The Michael J. Fox Foundation has announced a new $6 million effort to investigate the causes of Parkinson's disease.
The multi-team initiative, PATH to PD, is focused on identifying molecular/cellular events that may play a role in the onset and progression of PD, whether in the presence of environmental exposures, genetic factors, or aging. To date, PD researchers have learned that Parkinson's arises from multiple, complicated gene-environment interactions. According to the foundation, the past two decades have seen substantial growth in understanding of the disease and a strong appreciation of the role of genetics and the cellular pathways they influence. The emerging research picture of Parkinson's is that of a vast, interwoven network culminating in a disease with great variability in cause, rates of progression, symptomology, and treatment responses.
Through the initiative, three research teams will receive $2 million each over two years to conduct holistic investigations of the nexus of genetics, environment, and aging. The Environmental and Genetic Mechanisms of Parkinson's team will seek links between environmental and genetic triggers of disease through investigations of the mechanisms by which neurotoxins cause neurodegeneration and how these pathways interact with known genetic factors such as LRRK2, a leading genetic cause of PD. The Foundational Data Initiative will grow nerve cells and use advanced "omics" techniques (genomics, proteomics, metabolomics) to map how various genetic changes lead to cellular and molecular changes associated with PD. And the Aging and Parkinson's Disease team will investigate how cellular aging and related DNA and mitochondrial damage contributes to neurodegeneration.

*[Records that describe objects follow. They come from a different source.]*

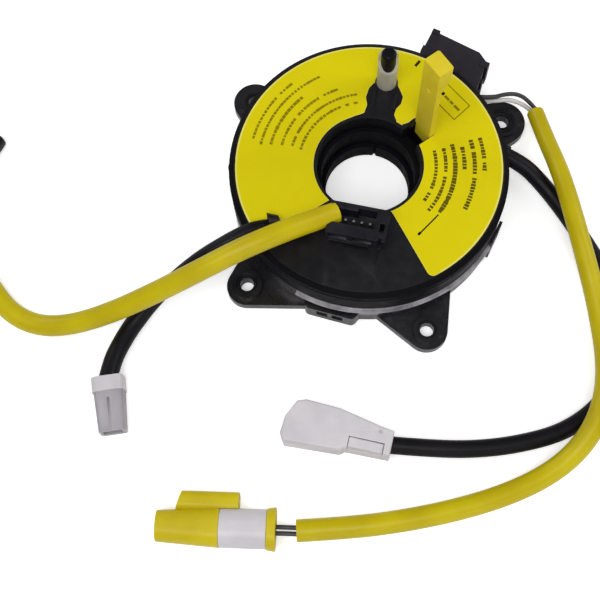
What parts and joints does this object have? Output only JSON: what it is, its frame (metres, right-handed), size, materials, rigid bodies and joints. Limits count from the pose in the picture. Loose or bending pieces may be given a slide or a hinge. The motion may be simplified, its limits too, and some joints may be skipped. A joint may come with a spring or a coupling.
{
  "type": "steering clock spring",
  "caption": "Flat rotary connector between steering column and wheel: eared ring case, turning rotor with label, socket, post and transit lock, and cabled plugs.",
  "frame": {"origin": "on the bore's axis, in the plane of the ears' undersides, which is also the plane the part lies on", "axes": "+Z along the steering axis towards the wheel; +X towards the wiring outlet's side; +Y away from the switch connector"},
  "size_m": [0.2602, 0.1951, 0.0706],
  "materials": {
    "case_black": "semi-gloss",
    "outlet_black": "satin",
    "rotor_black": "gloss",
    "connector_black": "satin",
    "label_yellow": "gloss",
    "lock_yellow": "satin",
    "post_sleeve_white": "milky",
    "sleeve_yellow": "satin",
    "plug_yellow": "satin",
    "plug_white": "satin",
    "plug_black": "satin",
    "lead_black": "satin",
    "wire_grey": "satin",
    "wire_white": "satin",
    "contact_metal": "tinned",
    "carrier_white": "matte",
    "slip_sheet_white": "matte",
    "flat_cable_film": "film"
  },
  "bodies": {
    "stator": {"base_plate": "case_black", "case_ring": "case_black", "outlet_housing": "outlet_black", "outlet_cover": "outlet_black", "terminal_carrier": "carrier_white", "outlet_terminals": "contact_metal", "lower_slip_sheet": "slip_sheet_white", "flat_cable": "flat_cable_film", "outer_cable_clamp": "carrier_white", "body_lead_grommet": "lead_black", "body_lead": "lead_black", "body_plug_housing": "plug_white", "body_plug_retainer": "plug_white", "body_plug_terminals": "contact_metal", "column_airbag_wire_a": "wire_grey", "column_airbag_wire_b": "wire_white", "column_airbag_sleeve": "sleeve_yellow", "column_airbag_tail": "wire_grey", "column_airbag_plug_cap": "plug_yellow", "column_airbag_plug_collar": "plug_white", "column_airbag_plug_body": "plug_yellow", "horn_plug_housing": "plug_white", "horn_plug_terminals": "contact_metal", "wheel_airbag_plug": "plug_black"},
    "rotor": {"rotor": "rotor_black", "upper_slip_sheet": "slip_sheet_white", "switch_connector": "connector_black", "connector_pins": "contact_metal", "lead_outlet": "rotor_black", "post": "rotor_black", "post_sleeve": "post_sleeve_white", "hub_retainer": "case_black", "label": "label_yellow", "inner_cable_clamp": "carrier_white", "wheel_airbag_sleeve": "sleeve_yellow", "horn_lead": "lead_black"},
    "lock": {"lock_tab": "lock_yellow"}
  },
  "joints": [
    {"name": "rotor_turn", "type": "hinge", "parent": "stator", "child": "rotor", "pos_m": [0, 0, 0], "axis": [0, 0, 1], "range_deg": [-720, 720], "deforming": ["flat_cable", "wheel_airbag_sleeve", "horn_lead"]},
    {"name": "lock_pull", "type": "slide", "parent": "rotor", "child": "lock", "axis": [0, 0, 1], "range_m": [0, 0.03]}
  ]
}
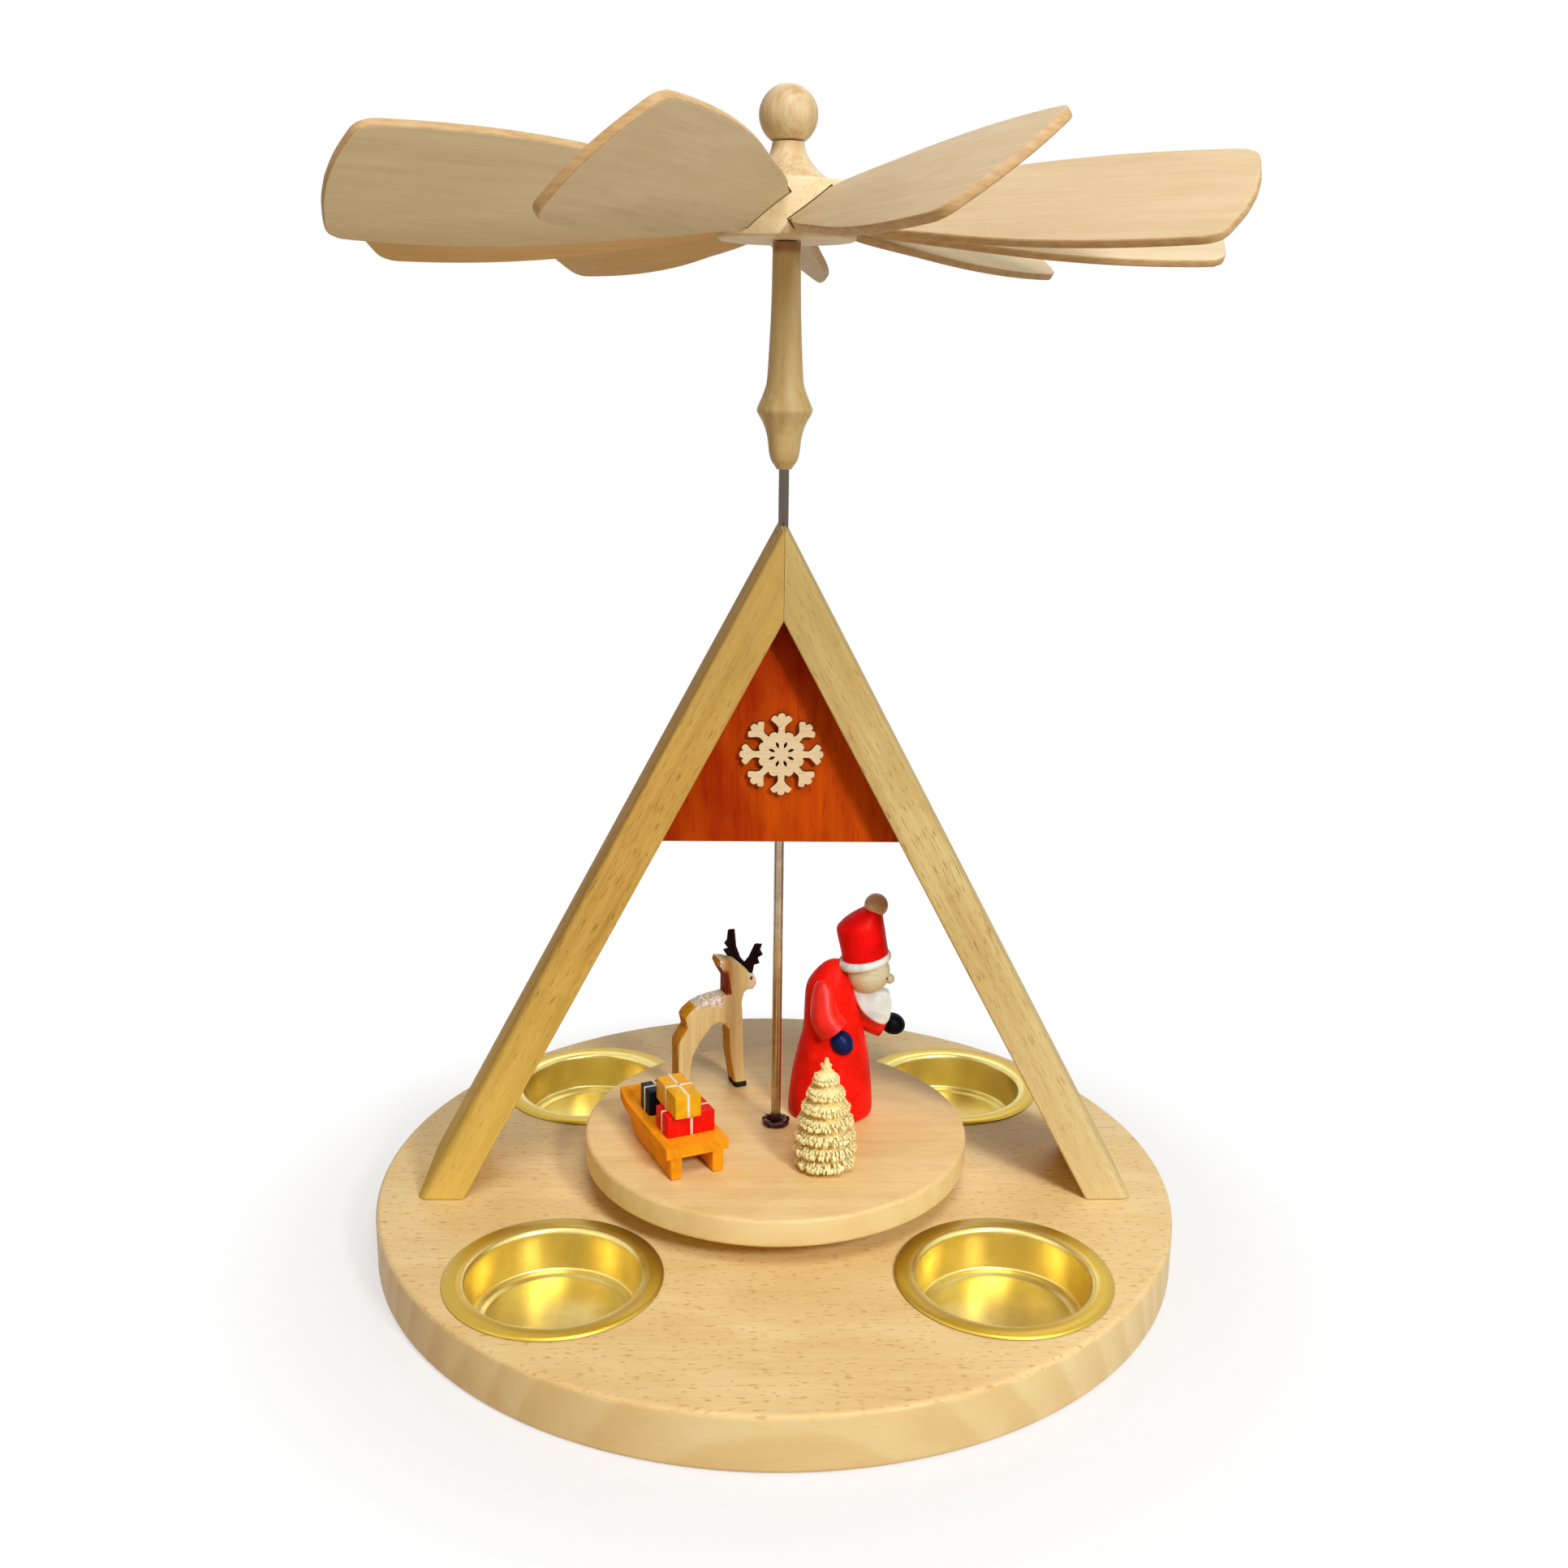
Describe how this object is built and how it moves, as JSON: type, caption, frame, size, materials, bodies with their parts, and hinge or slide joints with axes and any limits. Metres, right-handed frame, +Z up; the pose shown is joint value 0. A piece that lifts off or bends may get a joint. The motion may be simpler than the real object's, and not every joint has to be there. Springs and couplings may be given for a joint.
{
  "type": "candle carousel",
  "caption": "Free-standing wooden candle carousel: tealight cups on a round base, a triangular frame, a turning disc of winter figures and a wheel of slanted wings.",
  "frame": {"origin": "centre of the base's flat underside, on the shaft's axis", "axes": "+Z up along the shaft; the gable's face with the snowflake looks towards -Y; the frame's legs stand on the X axis"},
  "size_m": [0.2024, 0.2023, 0.2737],
  "materials": {
    "beech": "satin, open grain with flecks",
    "light_wood": "plain sanded",
    "stained_wood": "satin stain",
    "cup_brass": "bright pressed sheet",
    "bearing_brass": "turned",
    "shaft_steel": "drawn bar",
    "zinc_steel": "zinc plated",
    "dark_collar": "gloss",
    "red_paint": "satin paint",
    "white_paint": "satin paint",
    "blue_paint": "satin paint",
    "orange_paint": "satin paint",
    "yellow_paint": "satin paint",
    "deer_wood": "plain sanded, painted marks",
    "antler_stain": "dark stain",
    "shavings": "curled shavings"
  },
  "bodies": {
    "stand": {"base_plate": "beech", "bearing_cup": "bearing_brass", "leg_left": "beech", "leg_right": "beech", "leg_screw_left_front": "zinc_steel", "leg_screw_left_rear": "zinc_steel", "leg_screw_right_front": "zinc_steel", "leg_screw_right_rear": "zinc_steel", "gable_block": "stained_wood", "apex_bush": "bearing_brass", "snowflake": "light_wood"},
    "cup_front_left": {"tealight_cup_front_left": "cup_brass"},
    "cup_front_right": {"tealight_cup_front_right": "cup_brass"},
    "cup_rear_left": {"tealight_cup_rear_left": "cup_brass"},
    "cup_rear_right": {"tealight_cup_rear_right": "cup_brass"},
    "rotor": {"shaft": "shaft_steel", "turntable": "beech", "turntable_bush": "dark_collar", "giver_coat": "red_paint", "giver_head": "light_wood", "giver_nose": "light_wood", "giver_hat_brim": "white_paint", "giver_hat": "red_paint", "giver_hat_bobble": "light_wood", "giver_beard": "white_paint", "giver_sleeve_near": "red_paint", "giver_sleeve_far": "red_paint", "giver_mitten_near": "blue_paint", "giver_mitten_far": "blue_paint", "reindeer_body": "deer_wood", "reindeer_antler_left": "antler_stain", "reindeer_antler_right": "antler_stain", "shaved_tree": "shavings", "sled_seat": "orange_paint", "sled_runner_left": "orange_paint", "sled_runner_right": "orange_paint", "gift_red": "red_paint", "gift_yellow": "yellow_paint", "gift_blue": "blue_paint"},
    "wing_wheel": {"spindle": "light_wood", "wing_hub": "light_wood", "wing_1": "light_wood", "wing_2": "light_wood", "wing_3": "light_wood", "wing_4": "light_wood", "wing_5": "light_wood", "wing_6": "light_wood", "wing_7": "light_wood", "wing_8": "light_wood", "wing_9": "light_wood", "finial_base": "light_wood", "finial_ball": "light_wood"}
  },
  "joints": [
    {"name": "lift_cup_front_left", "type": "slide", "parent": "stand", "child": "cup_front_left", "axis": [0, 0, 1], "range_m": [0, 0.0045]},
    {"name": "lift_cup_front_right", "type": "slide", "parent": "stand", "child": "cup_front_right", "axis": [0, 0, 1], "range_m": [0, 0.0045]},
    {"name": "lift_cup_rear_left", "type": "slide", "parent": "stand", "child": "cup_rear_left", "axis": [0, 0, 1], "range_m": [0, 0.0045]},
    {"name": "lift_cup_rear_right", "type": "slide", "parent": "stand", "child": "cup_rear_right", "axis": [0, 0, 1], "range_m": [0, 0.0045]},
    {"name": "shaft_turn", "type": "hinge", "parent": "stand", "child": "rotor", "pos_m": [0, 0, 0.2], "axis": [0, 0, 1], "continuous": true},
    {"name": "lift_wing_wheel", "type": "slide", "parent": "rotor", "child": "wing_wheel", "axis": [0, 0, 1], "range_m": [0, 0.03]}
  ]
}
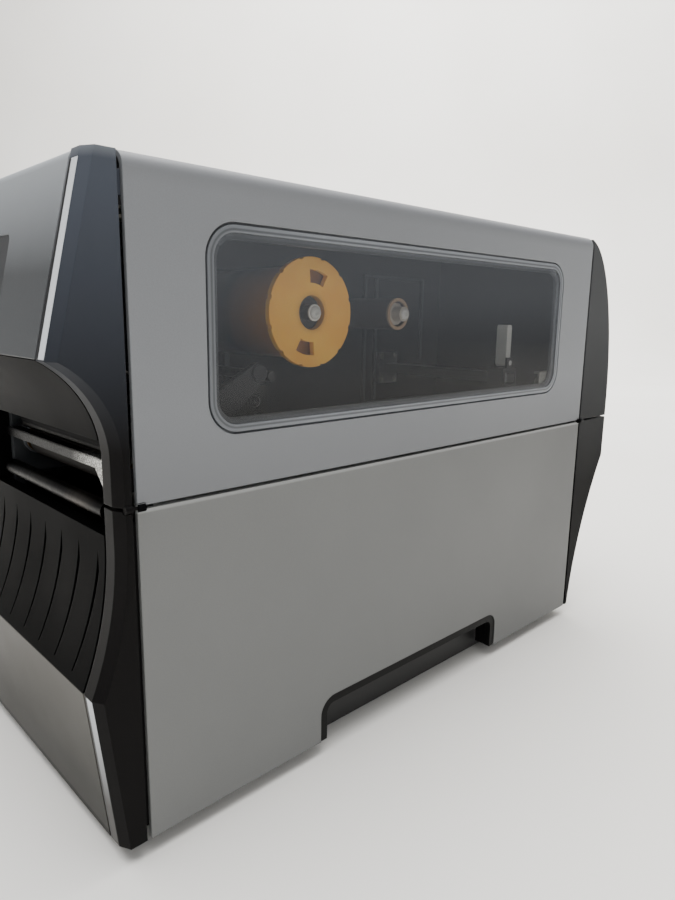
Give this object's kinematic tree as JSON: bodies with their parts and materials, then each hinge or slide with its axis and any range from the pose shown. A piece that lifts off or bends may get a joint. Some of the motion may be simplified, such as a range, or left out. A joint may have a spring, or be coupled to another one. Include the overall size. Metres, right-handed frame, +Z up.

"The vast diversity of pathways implicated in Parkinson's pathology to date indicates that multiple physiological routes can lead to PD, and these routes may intersect or be temporally dependent," said MJFF chief executive Todd Sherer. "Through PATH to PD, our foundation aims to encourage researchers to bring a holistic new approach to bear on refining today's understanding of what Parkinson's is — so that we can better strategize how to slow or stop the disease."